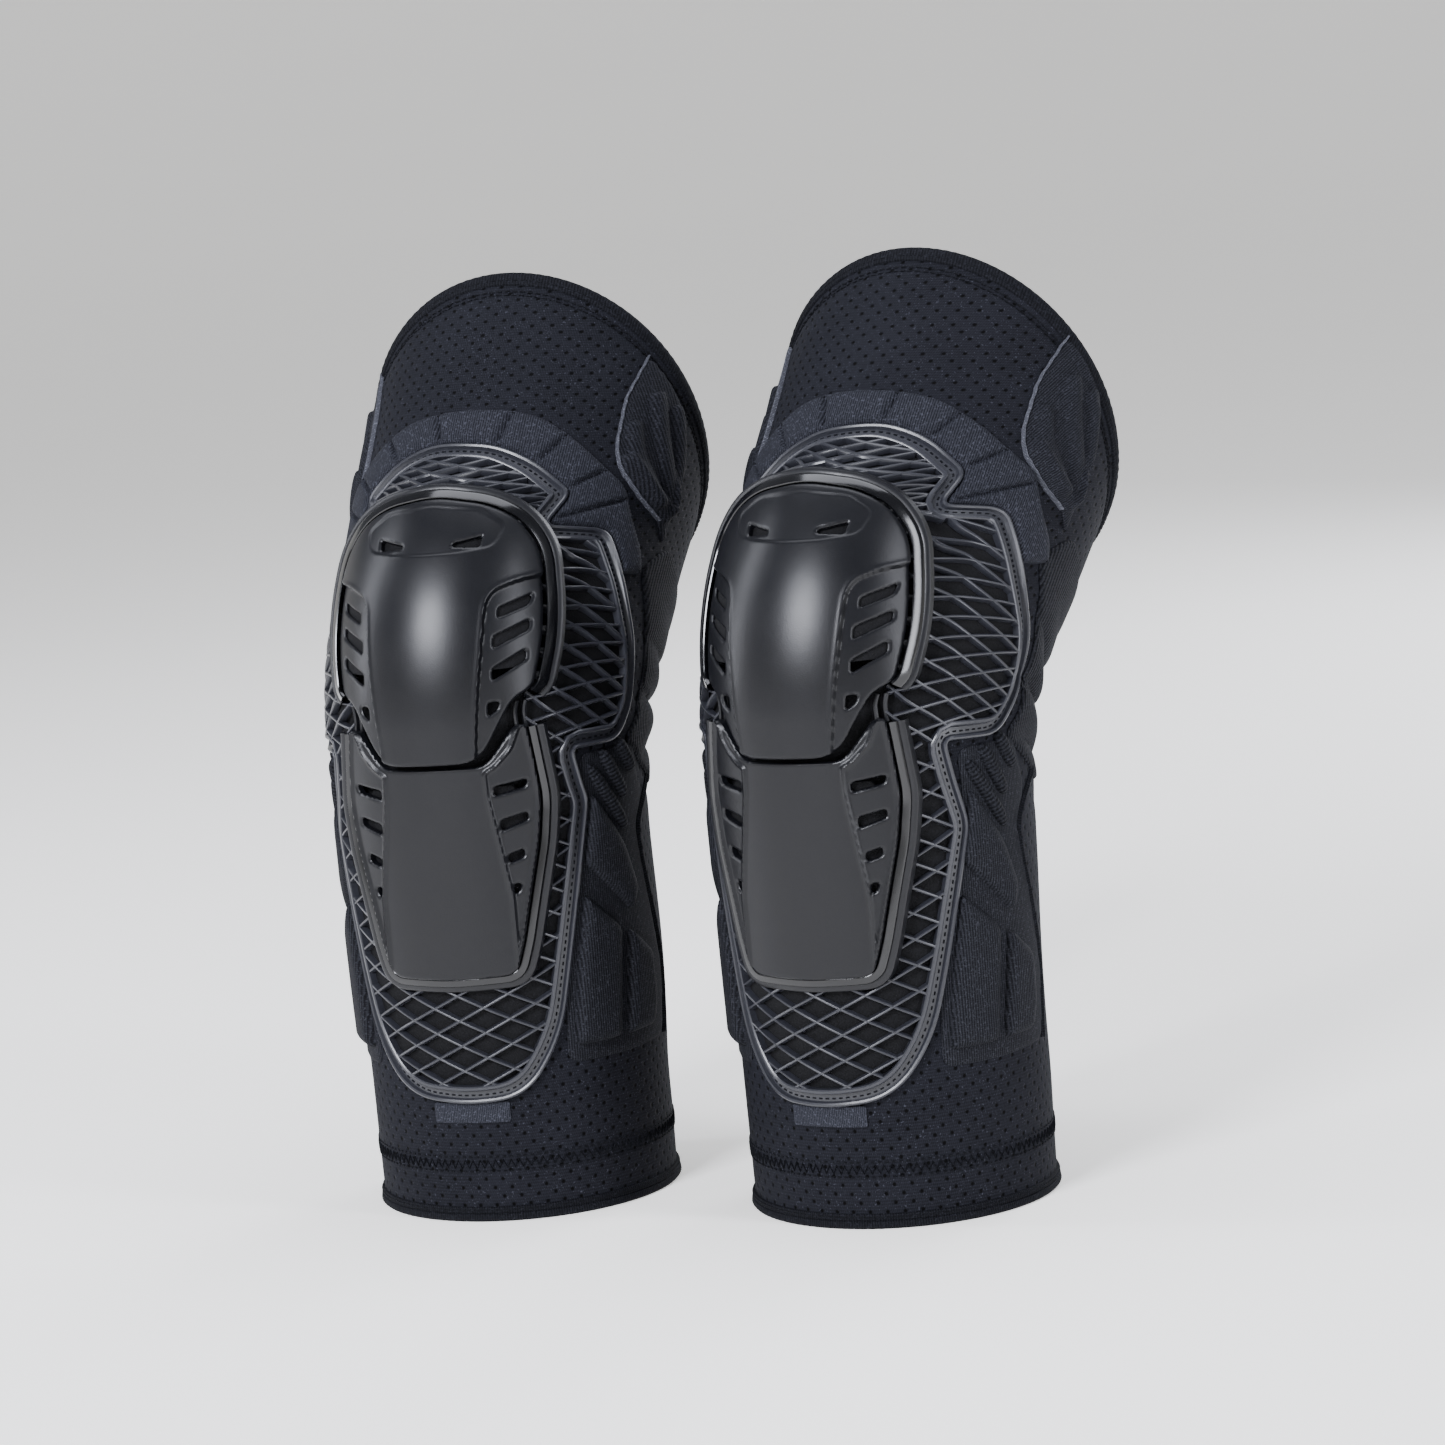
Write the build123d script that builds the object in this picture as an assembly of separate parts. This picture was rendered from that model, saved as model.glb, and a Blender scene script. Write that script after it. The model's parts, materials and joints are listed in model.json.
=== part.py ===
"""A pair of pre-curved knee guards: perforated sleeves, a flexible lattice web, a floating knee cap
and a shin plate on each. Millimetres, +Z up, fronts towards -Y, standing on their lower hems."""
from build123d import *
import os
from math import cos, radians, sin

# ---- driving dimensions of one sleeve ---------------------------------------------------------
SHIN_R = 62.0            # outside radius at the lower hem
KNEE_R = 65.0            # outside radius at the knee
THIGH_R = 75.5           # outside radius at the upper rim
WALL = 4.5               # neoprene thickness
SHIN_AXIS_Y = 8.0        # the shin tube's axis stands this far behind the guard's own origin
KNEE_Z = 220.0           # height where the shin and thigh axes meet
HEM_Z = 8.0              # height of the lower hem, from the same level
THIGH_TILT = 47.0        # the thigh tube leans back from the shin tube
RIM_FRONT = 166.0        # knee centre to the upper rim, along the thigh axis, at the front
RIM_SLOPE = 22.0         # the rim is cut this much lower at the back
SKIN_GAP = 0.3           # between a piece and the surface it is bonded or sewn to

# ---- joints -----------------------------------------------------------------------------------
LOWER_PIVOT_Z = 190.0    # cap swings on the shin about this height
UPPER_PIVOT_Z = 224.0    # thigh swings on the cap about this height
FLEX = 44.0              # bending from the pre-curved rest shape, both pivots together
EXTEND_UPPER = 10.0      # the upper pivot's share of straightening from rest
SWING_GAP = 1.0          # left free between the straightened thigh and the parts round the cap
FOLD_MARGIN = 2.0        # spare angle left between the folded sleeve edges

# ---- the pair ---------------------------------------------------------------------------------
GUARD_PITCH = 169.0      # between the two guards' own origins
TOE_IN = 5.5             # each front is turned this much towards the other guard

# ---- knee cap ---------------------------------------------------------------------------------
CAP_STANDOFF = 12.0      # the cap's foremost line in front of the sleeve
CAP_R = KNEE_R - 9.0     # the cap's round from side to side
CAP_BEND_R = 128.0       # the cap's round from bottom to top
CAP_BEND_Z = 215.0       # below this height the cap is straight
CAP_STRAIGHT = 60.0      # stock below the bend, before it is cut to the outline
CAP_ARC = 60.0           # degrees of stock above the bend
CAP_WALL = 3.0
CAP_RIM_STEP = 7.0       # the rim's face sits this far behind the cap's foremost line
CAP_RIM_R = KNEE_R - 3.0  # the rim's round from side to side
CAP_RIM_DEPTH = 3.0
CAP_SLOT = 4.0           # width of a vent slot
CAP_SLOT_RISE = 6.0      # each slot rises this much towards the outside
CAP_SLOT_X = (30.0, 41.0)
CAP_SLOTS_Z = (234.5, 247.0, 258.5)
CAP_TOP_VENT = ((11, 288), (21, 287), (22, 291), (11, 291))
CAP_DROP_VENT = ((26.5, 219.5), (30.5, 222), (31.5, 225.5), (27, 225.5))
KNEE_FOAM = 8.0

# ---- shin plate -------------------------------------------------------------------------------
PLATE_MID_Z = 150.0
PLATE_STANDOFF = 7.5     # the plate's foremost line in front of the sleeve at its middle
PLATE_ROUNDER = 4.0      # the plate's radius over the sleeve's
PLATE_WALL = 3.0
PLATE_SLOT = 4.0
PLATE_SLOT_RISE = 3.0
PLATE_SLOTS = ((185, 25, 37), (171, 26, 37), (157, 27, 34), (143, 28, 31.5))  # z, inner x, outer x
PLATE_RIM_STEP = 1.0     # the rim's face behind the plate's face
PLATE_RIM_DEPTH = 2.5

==

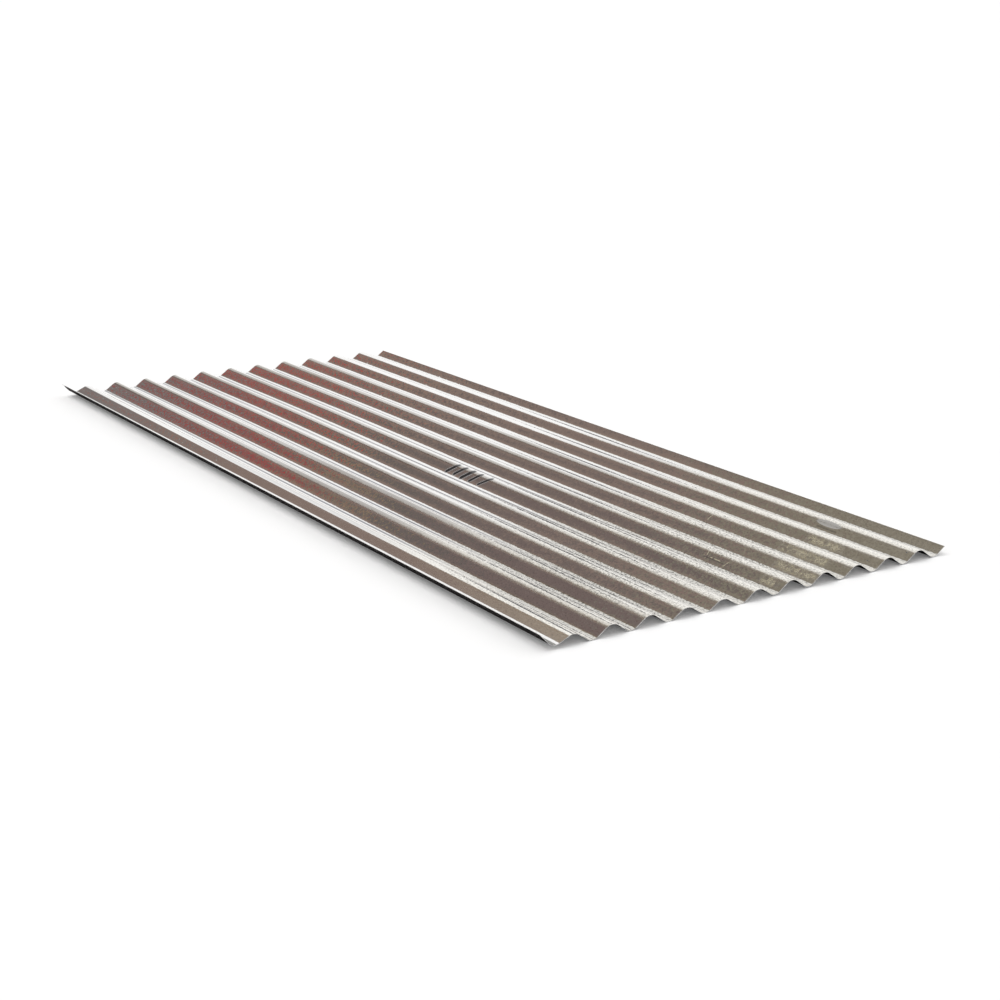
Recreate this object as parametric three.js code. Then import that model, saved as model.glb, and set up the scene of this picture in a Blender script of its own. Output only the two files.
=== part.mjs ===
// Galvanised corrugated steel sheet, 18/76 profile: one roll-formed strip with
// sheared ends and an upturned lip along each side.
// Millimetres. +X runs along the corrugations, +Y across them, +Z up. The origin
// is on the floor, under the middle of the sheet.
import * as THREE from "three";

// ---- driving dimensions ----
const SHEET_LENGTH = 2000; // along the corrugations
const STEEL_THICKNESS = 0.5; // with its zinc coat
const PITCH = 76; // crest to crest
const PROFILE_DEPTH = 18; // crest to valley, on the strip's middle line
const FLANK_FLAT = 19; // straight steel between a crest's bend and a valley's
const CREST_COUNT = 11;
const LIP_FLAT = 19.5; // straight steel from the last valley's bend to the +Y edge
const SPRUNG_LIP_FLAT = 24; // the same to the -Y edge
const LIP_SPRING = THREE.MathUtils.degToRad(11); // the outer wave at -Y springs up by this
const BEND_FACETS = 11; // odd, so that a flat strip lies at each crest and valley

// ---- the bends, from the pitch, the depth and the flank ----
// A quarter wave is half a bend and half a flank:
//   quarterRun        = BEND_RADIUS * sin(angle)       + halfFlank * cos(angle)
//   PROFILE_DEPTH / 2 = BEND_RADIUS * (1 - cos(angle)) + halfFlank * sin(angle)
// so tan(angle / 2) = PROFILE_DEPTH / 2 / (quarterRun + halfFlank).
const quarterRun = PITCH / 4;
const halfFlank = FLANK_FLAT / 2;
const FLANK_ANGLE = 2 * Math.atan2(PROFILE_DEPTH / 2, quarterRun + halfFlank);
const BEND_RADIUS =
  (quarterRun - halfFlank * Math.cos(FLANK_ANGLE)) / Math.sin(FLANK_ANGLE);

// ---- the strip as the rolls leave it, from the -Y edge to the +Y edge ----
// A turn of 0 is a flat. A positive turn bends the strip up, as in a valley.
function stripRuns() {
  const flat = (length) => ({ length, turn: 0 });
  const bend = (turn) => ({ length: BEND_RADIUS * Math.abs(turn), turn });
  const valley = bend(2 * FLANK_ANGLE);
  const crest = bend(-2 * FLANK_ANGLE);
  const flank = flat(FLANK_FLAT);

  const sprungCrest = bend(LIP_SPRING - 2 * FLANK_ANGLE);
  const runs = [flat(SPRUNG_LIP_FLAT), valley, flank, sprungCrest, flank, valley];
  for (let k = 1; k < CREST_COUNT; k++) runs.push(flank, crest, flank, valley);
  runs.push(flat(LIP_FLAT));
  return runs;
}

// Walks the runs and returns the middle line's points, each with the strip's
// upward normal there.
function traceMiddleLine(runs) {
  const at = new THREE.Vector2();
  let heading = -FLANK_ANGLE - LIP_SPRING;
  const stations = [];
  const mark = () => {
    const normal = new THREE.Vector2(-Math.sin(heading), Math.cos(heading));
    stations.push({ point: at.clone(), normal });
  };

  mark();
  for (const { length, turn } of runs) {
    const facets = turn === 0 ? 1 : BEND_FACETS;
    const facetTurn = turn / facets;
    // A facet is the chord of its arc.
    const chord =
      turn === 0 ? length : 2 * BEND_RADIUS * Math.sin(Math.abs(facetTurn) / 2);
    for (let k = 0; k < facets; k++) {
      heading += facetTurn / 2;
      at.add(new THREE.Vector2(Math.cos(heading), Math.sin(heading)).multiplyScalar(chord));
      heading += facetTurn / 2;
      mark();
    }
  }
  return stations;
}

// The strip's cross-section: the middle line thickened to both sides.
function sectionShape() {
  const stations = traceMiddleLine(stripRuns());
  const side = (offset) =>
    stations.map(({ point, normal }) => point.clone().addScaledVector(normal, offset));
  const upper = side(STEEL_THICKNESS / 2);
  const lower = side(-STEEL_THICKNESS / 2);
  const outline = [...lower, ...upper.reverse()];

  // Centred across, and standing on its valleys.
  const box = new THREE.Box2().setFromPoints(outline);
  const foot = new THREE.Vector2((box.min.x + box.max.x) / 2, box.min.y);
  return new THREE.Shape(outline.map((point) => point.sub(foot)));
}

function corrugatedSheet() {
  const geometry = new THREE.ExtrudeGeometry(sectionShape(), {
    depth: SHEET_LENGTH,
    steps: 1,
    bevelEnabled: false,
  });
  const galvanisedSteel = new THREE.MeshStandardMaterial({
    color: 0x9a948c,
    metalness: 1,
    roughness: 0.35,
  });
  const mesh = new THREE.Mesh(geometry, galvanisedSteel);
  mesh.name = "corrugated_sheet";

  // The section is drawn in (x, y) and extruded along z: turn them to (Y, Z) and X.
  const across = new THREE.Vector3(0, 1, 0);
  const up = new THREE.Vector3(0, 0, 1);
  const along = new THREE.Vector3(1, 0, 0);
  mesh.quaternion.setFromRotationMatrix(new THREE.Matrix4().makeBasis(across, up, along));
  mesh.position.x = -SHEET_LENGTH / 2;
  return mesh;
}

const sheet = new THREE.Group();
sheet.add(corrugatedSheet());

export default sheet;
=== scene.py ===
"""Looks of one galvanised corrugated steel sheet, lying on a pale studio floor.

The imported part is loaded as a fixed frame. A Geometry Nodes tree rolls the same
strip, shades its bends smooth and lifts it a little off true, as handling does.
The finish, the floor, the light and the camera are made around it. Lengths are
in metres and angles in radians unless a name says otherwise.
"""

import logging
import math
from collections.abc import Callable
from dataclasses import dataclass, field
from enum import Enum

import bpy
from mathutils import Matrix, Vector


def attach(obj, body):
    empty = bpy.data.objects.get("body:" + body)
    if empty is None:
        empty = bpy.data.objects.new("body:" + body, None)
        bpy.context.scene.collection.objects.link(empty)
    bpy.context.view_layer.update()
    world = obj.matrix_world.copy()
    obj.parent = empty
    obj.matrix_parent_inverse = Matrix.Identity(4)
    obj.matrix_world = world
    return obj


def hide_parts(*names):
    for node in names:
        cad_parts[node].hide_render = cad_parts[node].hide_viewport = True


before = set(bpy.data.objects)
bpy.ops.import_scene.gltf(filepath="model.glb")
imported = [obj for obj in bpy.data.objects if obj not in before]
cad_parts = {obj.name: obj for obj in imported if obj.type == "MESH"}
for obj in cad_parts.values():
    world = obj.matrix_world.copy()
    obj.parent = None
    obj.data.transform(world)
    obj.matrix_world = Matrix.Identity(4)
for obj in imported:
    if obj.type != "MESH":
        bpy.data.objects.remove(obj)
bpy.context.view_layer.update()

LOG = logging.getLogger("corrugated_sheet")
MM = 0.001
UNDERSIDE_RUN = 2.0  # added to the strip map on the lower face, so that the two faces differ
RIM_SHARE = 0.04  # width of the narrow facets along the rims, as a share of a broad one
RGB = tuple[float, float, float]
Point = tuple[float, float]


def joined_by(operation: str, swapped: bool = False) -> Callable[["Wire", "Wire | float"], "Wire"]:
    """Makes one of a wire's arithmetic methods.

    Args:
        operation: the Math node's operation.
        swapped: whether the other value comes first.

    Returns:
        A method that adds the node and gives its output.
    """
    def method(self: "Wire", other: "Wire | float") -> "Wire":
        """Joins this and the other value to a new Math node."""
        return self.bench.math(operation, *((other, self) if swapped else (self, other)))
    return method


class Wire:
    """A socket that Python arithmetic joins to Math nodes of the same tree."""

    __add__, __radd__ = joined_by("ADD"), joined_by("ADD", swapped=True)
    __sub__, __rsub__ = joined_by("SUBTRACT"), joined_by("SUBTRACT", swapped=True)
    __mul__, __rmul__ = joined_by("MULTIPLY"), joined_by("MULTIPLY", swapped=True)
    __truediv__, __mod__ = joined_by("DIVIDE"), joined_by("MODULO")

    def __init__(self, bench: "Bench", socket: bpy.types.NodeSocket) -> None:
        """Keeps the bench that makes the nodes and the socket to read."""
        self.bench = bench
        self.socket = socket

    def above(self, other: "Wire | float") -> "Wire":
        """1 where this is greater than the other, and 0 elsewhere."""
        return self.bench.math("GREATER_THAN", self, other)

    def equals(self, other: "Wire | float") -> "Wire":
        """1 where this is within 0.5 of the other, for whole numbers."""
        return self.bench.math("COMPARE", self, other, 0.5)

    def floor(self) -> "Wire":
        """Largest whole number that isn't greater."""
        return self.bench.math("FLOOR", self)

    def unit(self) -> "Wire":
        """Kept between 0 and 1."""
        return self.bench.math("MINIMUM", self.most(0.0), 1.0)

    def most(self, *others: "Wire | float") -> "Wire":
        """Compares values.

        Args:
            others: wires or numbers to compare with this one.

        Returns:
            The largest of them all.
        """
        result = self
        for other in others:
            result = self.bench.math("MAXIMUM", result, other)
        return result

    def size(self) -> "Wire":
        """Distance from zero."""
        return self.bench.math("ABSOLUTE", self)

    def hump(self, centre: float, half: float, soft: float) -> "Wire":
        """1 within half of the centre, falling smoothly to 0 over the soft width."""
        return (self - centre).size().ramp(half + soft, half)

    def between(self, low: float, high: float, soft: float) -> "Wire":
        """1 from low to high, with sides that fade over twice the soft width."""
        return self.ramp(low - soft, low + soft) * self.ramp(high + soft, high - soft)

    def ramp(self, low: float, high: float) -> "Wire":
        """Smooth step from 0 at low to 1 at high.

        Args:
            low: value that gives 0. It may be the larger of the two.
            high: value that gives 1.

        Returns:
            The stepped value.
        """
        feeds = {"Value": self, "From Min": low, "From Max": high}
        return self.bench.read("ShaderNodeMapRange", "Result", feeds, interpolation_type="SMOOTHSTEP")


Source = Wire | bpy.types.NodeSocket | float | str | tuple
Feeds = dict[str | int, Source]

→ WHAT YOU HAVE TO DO
Extract the run of lines that opens with the line containing "(Y, Z) and X." and closes with the line containing "from mathutils import Matrix, Vector"; reproduce it exactly and add nothing.

→ WRITTEN RESPONSE
  // The section is drawn in (x, y) and extruded along z: turn them to (Y, Z) and X.
  const across = new THREE.Vector3(0, 1, 0);
  const up = new THREE.Vector3(0, 0, 1);
  const along = new THREE.Vector3(1, 0, 0);
  mesh.quaternion.setFromRotationMatrix(new THREE.Matrix4().makeBasis(across, up, along));
  mesh.position.x = -SHEET_LENGTH / 2;
  return mesh;
}

const sheet = new THREE.Group();
sheet.add(corrugatedSheet());

export default sheet;
=== scene.py ===
"""Looks of one galvanised corrugated steel sheet, lying on a pale studio floor.

The imported part is loaded as a fixed frame. A Geometry Nodes tree rolls the same
strip, shades its bends smooth and lifts it a little off true, as handling does.
The finish, the floor, the light and the camera are made around it. Lengths are
in metres and angles in radians unless a name says otherwise.
"""

import logging
import math
from collections.abc import Callable
from dataclasses import dataclass, field
from enum import Enum

import bpy
from mathutils import Matrix, Vector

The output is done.